Separated from birth
Nicolas was born in 1960 from Bardot’s marriage to actor Jacques Charrier. When the couple divorced in 1963, the child was entrusted to his father. Raised far from the media glare, Nicolas grew up with little contact with his mother. According to Debout, Bardot, though affectionate in her own way, quickly relinquished custody to Charrier, admitting that she simply wasn’t suited for motherhood.
Debout recounts that Bardot believed “Jacques would have taken his own life without their son”—a final gesture toward her former husband rather than a maternal decision.

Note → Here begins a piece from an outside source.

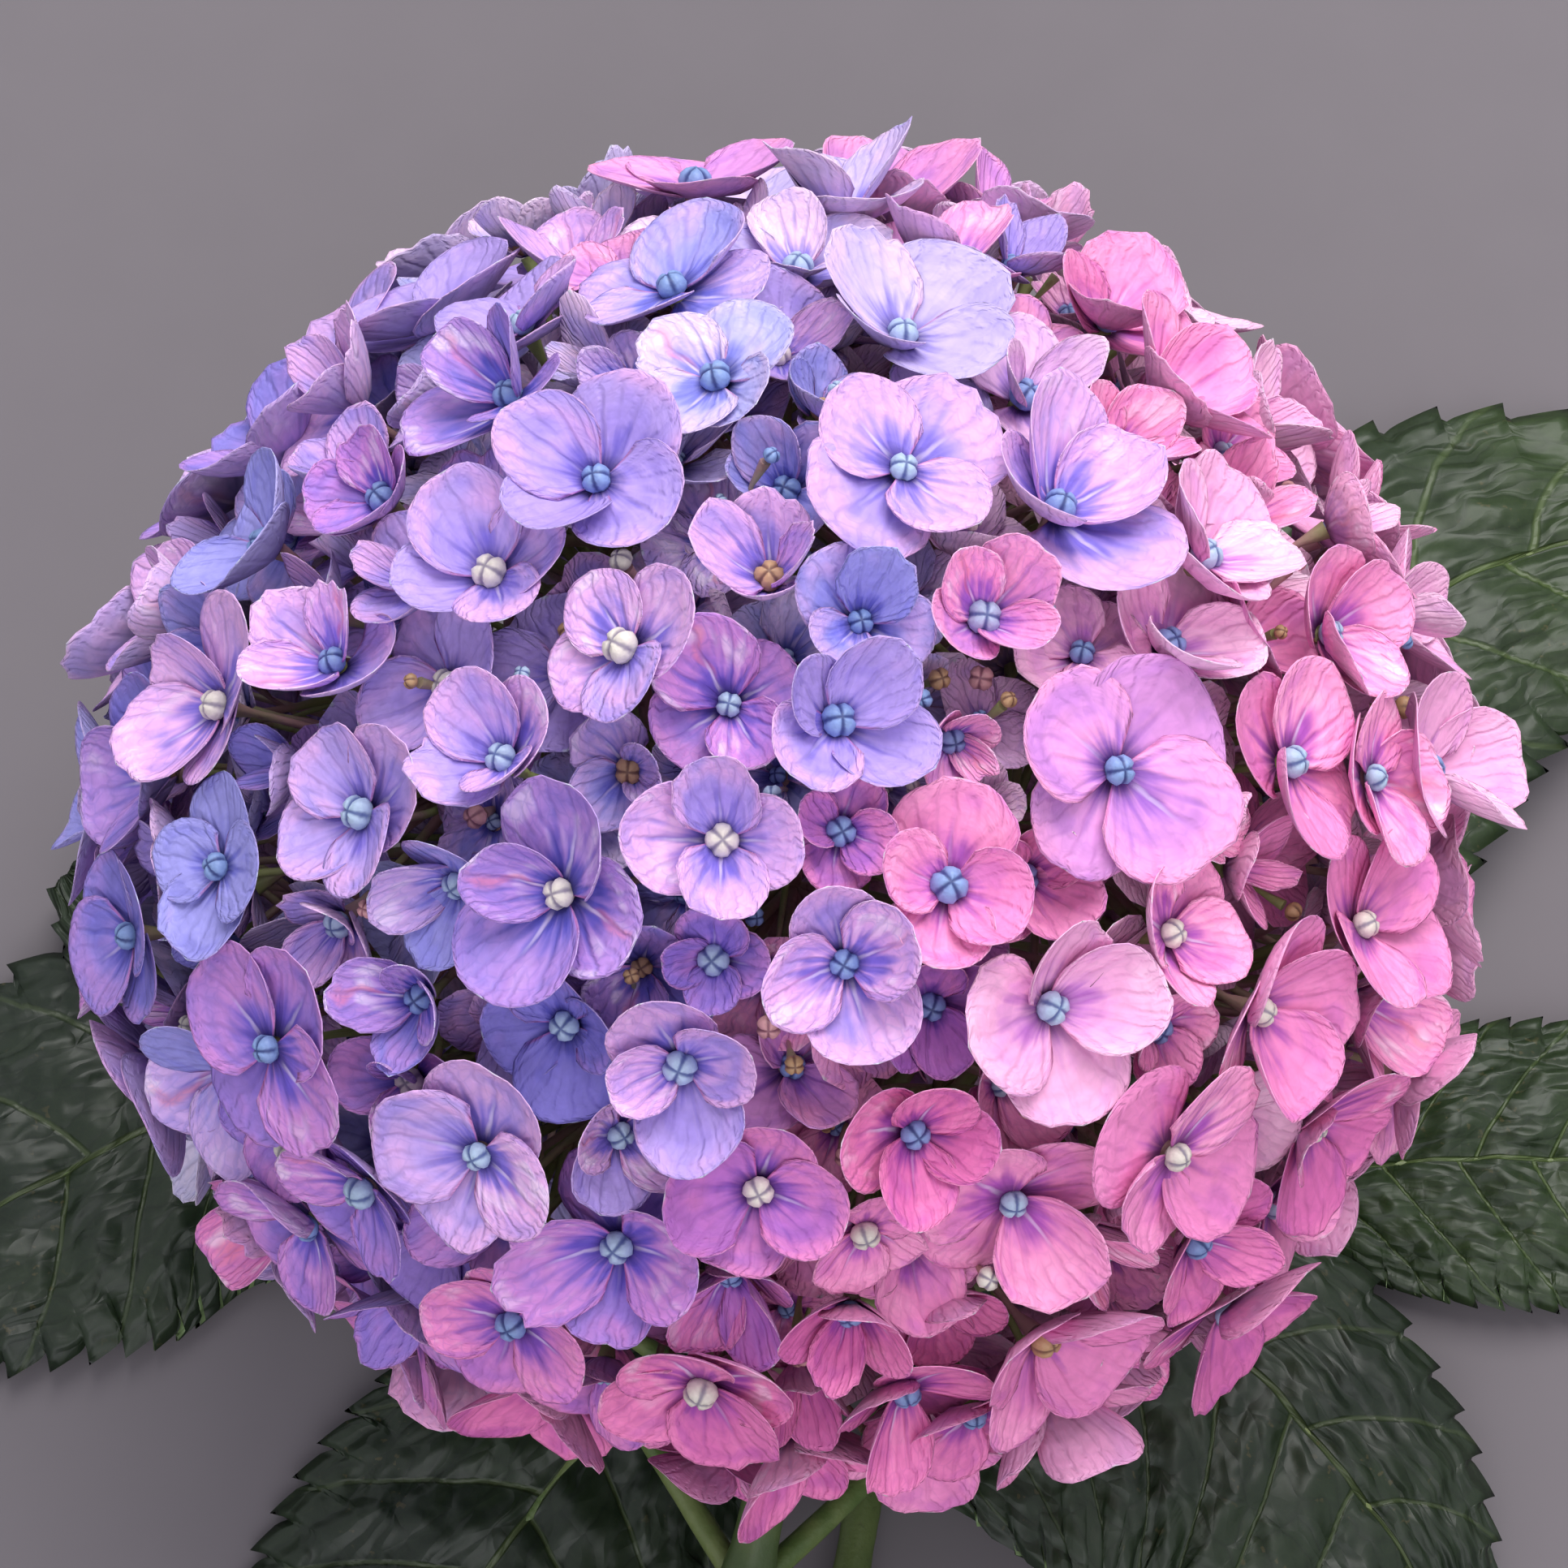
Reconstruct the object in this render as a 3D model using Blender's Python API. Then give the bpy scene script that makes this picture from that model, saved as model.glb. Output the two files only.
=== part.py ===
"""A cut flowering shoot of a bigleaf hydrangea, lying down: one mophead bloom on its stem, a leafy side shoot and
six leaves. Metres, +Z up, the surface that it lies on at Z = 0. The bloom is at +Y and the cut ends are at -Y."""

import math
import random

import bmesh
import bpy
from mathutils import Matrix, Vector
from mathutils.bvhtree import BVHTree

MM = 0.001

# The bloom: a slightly flattened ball, open round its stalk.
BLOOM_CENTRE = Vector((-5.5, 50.0, 96.0)) * MM
BLOOM_TILT = math.radians(40)  # its axis points to +Y and this far up
EYE_RADIUS = 92.5 * MM  # across the axis, to the middle of a floret
EYE_HEIGHT = 88.0 * MM  # along the axis
OPENING = math.radians(147.5)  # florets grow from the top of the ball down to this angle
CORE_SHARE = 0.76  # the packed inside of the ball, as a share of the florets' own radius
STALK_REACH = 84.0 * MM  # from the bloom's centre to where its stalk meets the stem
CORE_SEGMENTS = 18
RAYS = 9  # branches that show in the opening
RAY_RADII = (1.9 * MM, 1.7 * MM, 1.4 * MM)
REST_HEIGHT = 0.02 * MM  # the lowest florets end this far above the surface
BLOOM_SEED = 29

# The florets: four broad sepals round a bud. Spreads are shares of the size, angles are in degrees.
FLORET_COUNT = 194
FLORET_RADIUS = 14.4 * MM
FLORET_JITTER = 0.035  # of each place, in radians
FLORET_LIFTS = (-4.5 * MM, 2.0 * MM)
FLORET_LEAN = 0.17
FLORET_SIZE_SPREAD, FLORET_SIZE_LIMITS = 0.11, (-0.24, 0.16)
SEPAL_PAIR_SPREAD, SEPAL_SPREAD = 0.09, 0.06
CUP_MEAN, CUP_SPREAD, CUP_LIMITS = 20, 9, (6, 44)
FLORET_TOP, FLORET_UNDER = 0.8 * MM, 1.1 * MM  # its middle above and below the eye
FLORET_STALK = 1.0 * MM
STALK_FLARE = 1.5  # how much wider the stalk is under the floret
CLEARANCE = 1.2 * MM  # florets stay this far from leaves and stems

# The stems and leaves.
JOINT_GAP = 0.3 * MM  # between a piece and what carries it
STEM_SIDES = 10
MAIN_STEM_RINGS = 36
SIDE_STEM_RINGS = 24
CURVE_STEPS = 30  # between each two points of a route
NODE_LENGTH = 4.5 * MM  # how far a stem swells each way from where leaves grow
LEAF_THICKNESS = 1.7 * MM
TEETH = 13  # along each side of a leaf
PETIOLE_RADIUS = 2.1 * MM
PETIOLE_SIDES = 6
RIB_RINGS = 11
RIB_END = 0.45  # the midrib's last radius as a share of the petiole's

UP = Vector((0, 0, 1))
BLOOM_AXIS = Vector((0, math.cos(BLOOM_TILT), math.sin(BLOOM_TILT)))
PLAN = Vector((BLOOM_CENTRE.x, BLOOM_CENTRE.y, 0))  # routes are measured from the point under the bloom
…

Her prolonged absence deeply shaped the mother-son relationship. The situation also strained her marriage, with Jacques reportedly blaming Bardot for her emotional detachment. “She loved her son, but didn’t take care of him. Being Brigitte Bardot and handling a child all day was nearly impossible,” writes Debout.
A quiet life far from the limelight
Now 65, Nicolas-Jacques Charrier lives in Norway with his wife, model Anne-Line Bjerkan, and their two daughters, born in 1985 and 1990. He has built a stable, private life—one that contrasts starkly with his mother’s turbulent and public existence.
Though there have been occasional attempts at reconciliation, the distance between them has endured. The bond, once fractured, has never truly been restored.
Brigitte Bardot, now in her twilight years, continues to live in France. While she has hinted at some regret, the decades of silence and absence have carved a chasm that may be too wide to bridge.